In a parallel effort, subsequently described, epidemiologists are analyzing death records and serological data to better understand patterns of transmission, morbidity, and mortality in past influenza pandemics. Such findings could inform planning for public health interventions to reduce the incidence of severe outcomes in future pandemics. In particular, these studies reveal a signature change in excess mortality from the elderly to younger age groups, a “pandemic age shift,” that occurred with each of the three pandemics of the 20th century. If such a shift could be recognized in incipient pandemics, it might allow sufficient time for the production and distribution of vaccine and antiviral drugs before the worst pandemic impact occurs.

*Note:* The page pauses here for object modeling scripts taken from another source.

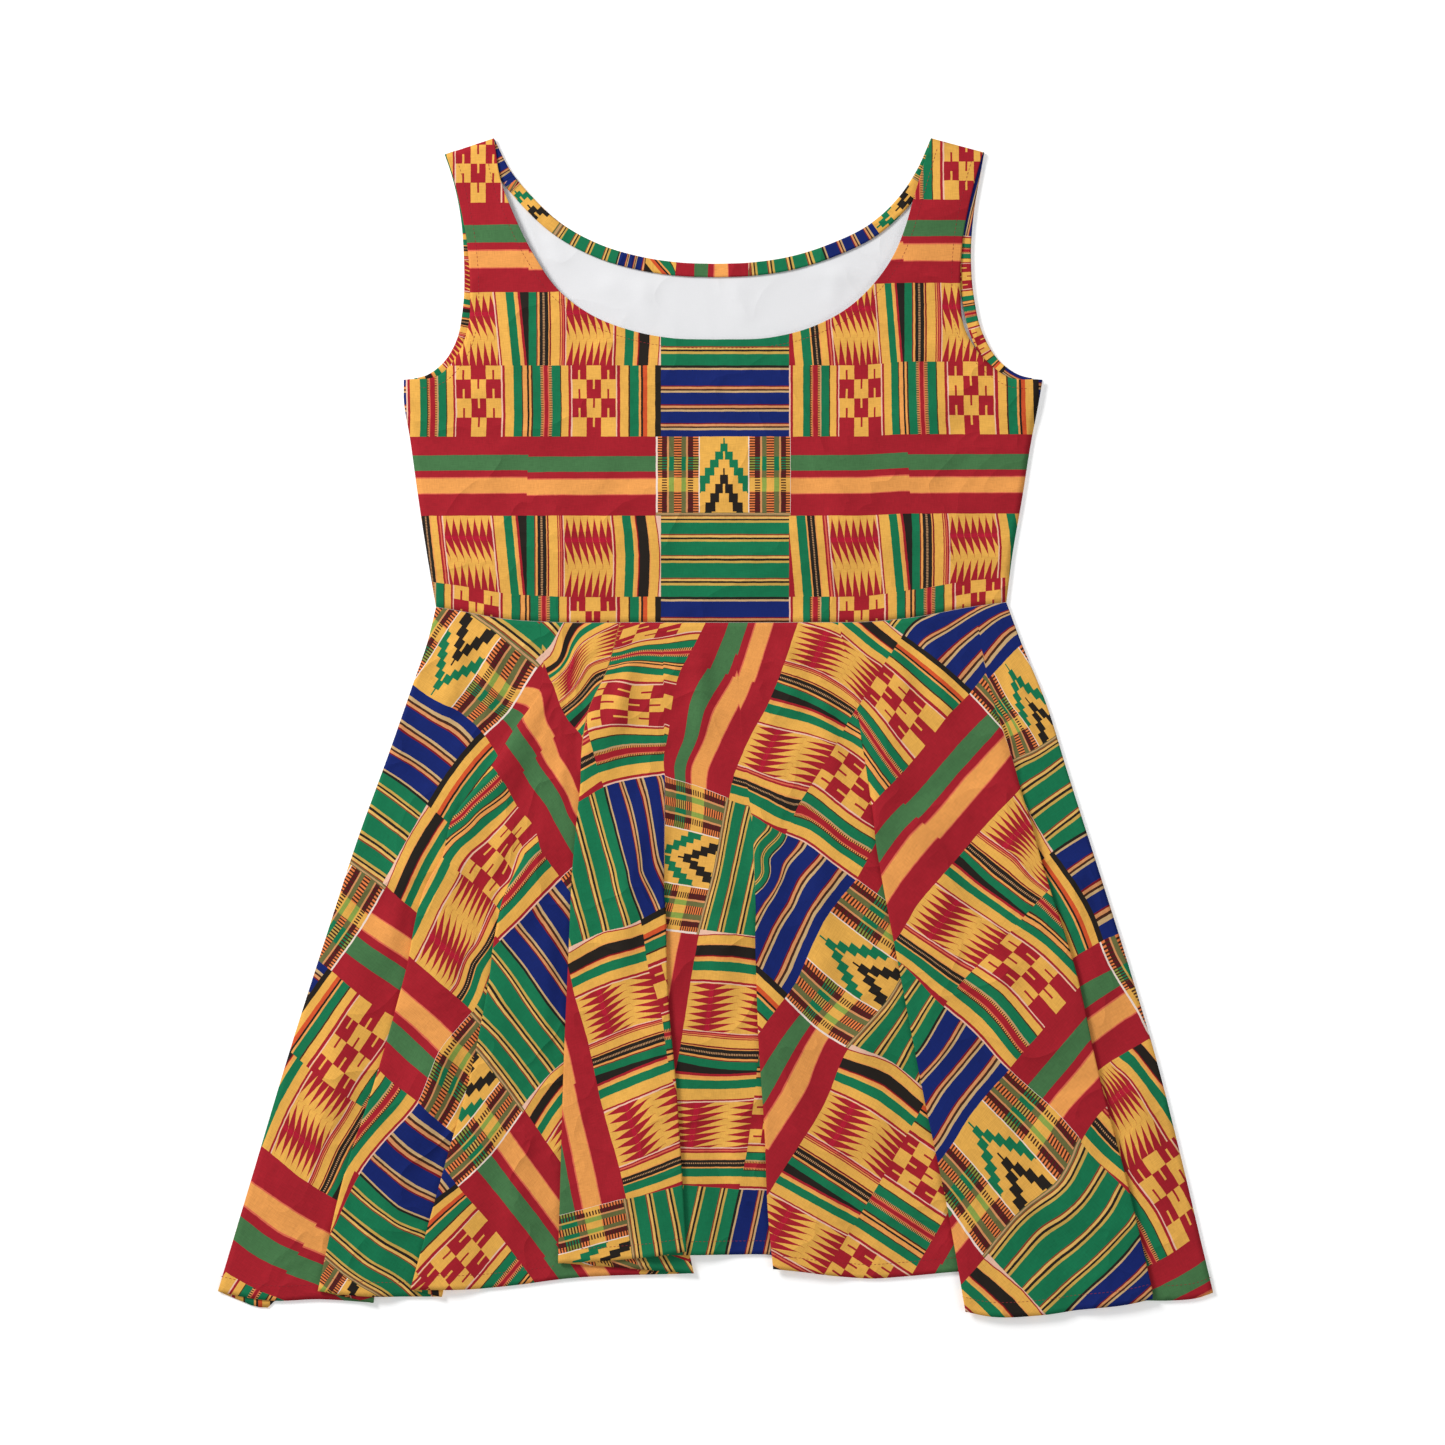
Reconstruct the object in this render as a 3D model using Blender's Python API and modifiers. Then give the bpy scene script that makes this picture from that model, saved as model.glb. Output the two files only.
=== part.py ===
"""Sleeveless skater dress laid flat on its back: a fitted bodice with a deep scoop neck, and a flared
skirt cut as part of a circle, whose fullness lies in seven uneven folds. Run it with
blender --background --python part.py, or from Blender's text editor.

Sizes are in millimetres and become metres when a mesh is made. X runs across the dress from its
centre line, Y runs up it from half way between straps and hem, and Z is the height above the floor."""

from collections import namedtuple

import bmesh
import bpy
import numpy as np

DRESS = "skater_dress"
MM = 0.001

# Cloth and how its layers lie
WALL = 1.0  # thickness of the cloth
SEAM_GAP = 0.3  # between pieces at a seam, and between pieces that rest on each other
LAYER = 2.0  # from one layer of a fold to the next, middle to middle
BACK_MID = WALL / 2  # the back lies on the floor
BAND_MID = BACK_MID + WALL + SEAM_GAP  # a binding lies on the inside of the back
FRONT_MID = BAND_MID  # the front lies on the back where no binding is between
OVER_BAND = WALL + SEAM_GAP  # how much higher the front lies over a binding
BODICE_CROWN = 3.2  # how far the middle of the front bodice stands off its edges
NECK_BAND_WIDTH = 10.0
ARM_BAND_WIDTH = 9.0

# Folds: a soft ridge first, which then closes into three layers
ROLL = LAYER / 2  # radius of a folded edge
RIDGE_WIDTH = 13.0  # the steep side of a ridge, before its fold closes
EASE = 34.0  # over this width the top layer comes down beyond what it hides
CLOSING = 0.12  # share of the skirt's length over which a ridge closes into a fold
CLEAR = 2.0  # from a folded edge to where a neighbour layer changes height

# Mesh density
SIDE_ROWS = 8
ARM_ROWS = 20
ROWS_TO_NECK = {"front": 4, "back": 7}  # of the armhole's rows, those that start on the centre line
UNDERARM_CENTRE = 243.0  # where the underarm's row starts on the centre line
BODICE_COLUMNS = 8
ROLL_STEPS = 4
COLUMN_WIDTH = 19.0
SKIRT_ROWS = (0, 0.03, 0.07, 0.12, 0.17, 0.22, 0.27, 0.33, 0.39, 0.46, 0.54, 0.62, 0.7, 0.78, 0.86, 0.93, 1)

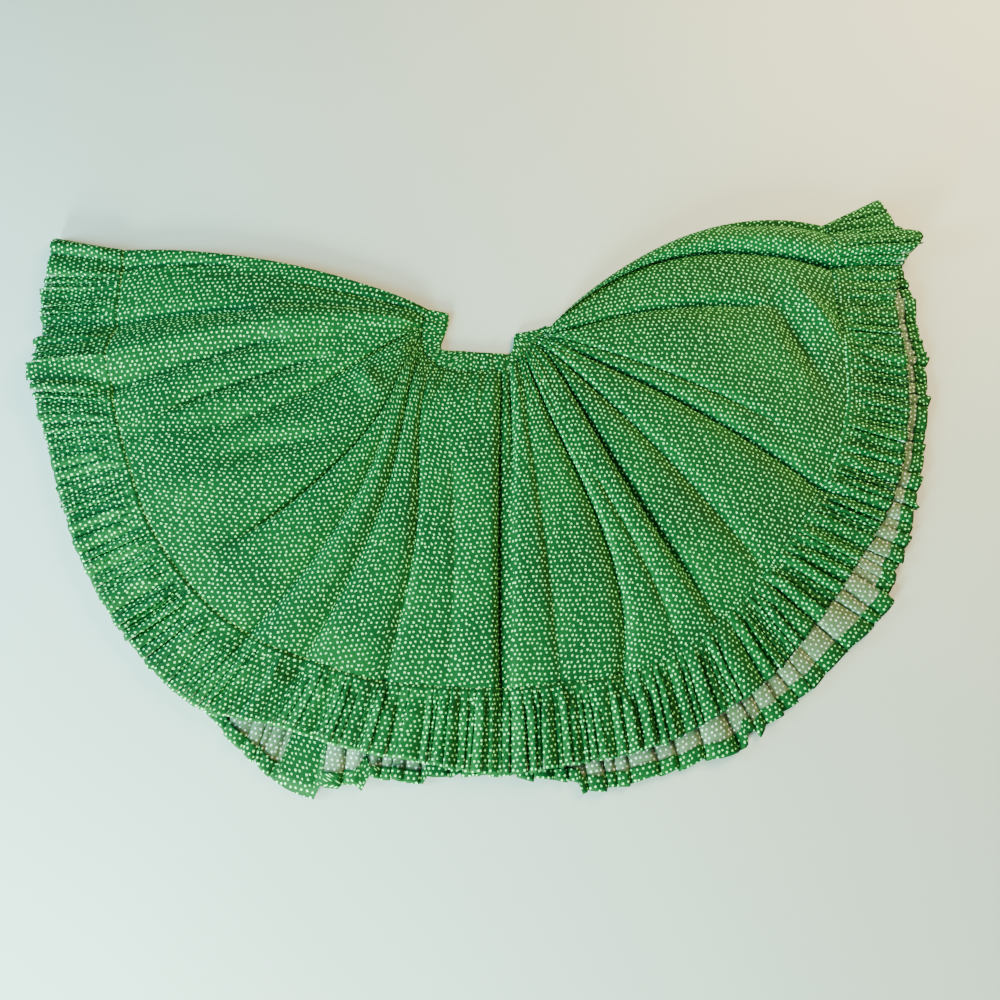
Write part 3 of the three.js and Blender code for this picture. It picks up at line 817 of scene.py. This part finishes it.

1918 REVISITED: LESSONS AND SUGGESTIONS FOR FURTHER INQUIRY

John M. Barry

Distinguished Visiting Scholar

Center for Bioenvironmental Research at Tulane and Xavier Universities

The 1918–1919 influenza pandemic killed more people in absolute numbers than any other disease outbreak in history. A contemporary estimate put the death toll at 21 million, a figure that persists in the media today, but understates the real number. Epidemiologists and scientists have revised that figure several times since then. Each and every revision has been upward. Frank Macfarlane Burnet, who won his Nobel Prize for immunology but who spent most of his life studying influenza, estimated the death toll as probably 50 million, and possibly as high as 100 million. A 2002 epidemiologic study also estimates the deaths at between 50 and 100 million (Johnson and Mueller, 2002).

The world population in 1918 was only 28 percent of today’s population. Adjusting for population, a comparable toll today would be 175 to 350 million. By comparison, at this writing AIDS has killed approximately 24 million, and an estimated 40 million more people are infected with the virus.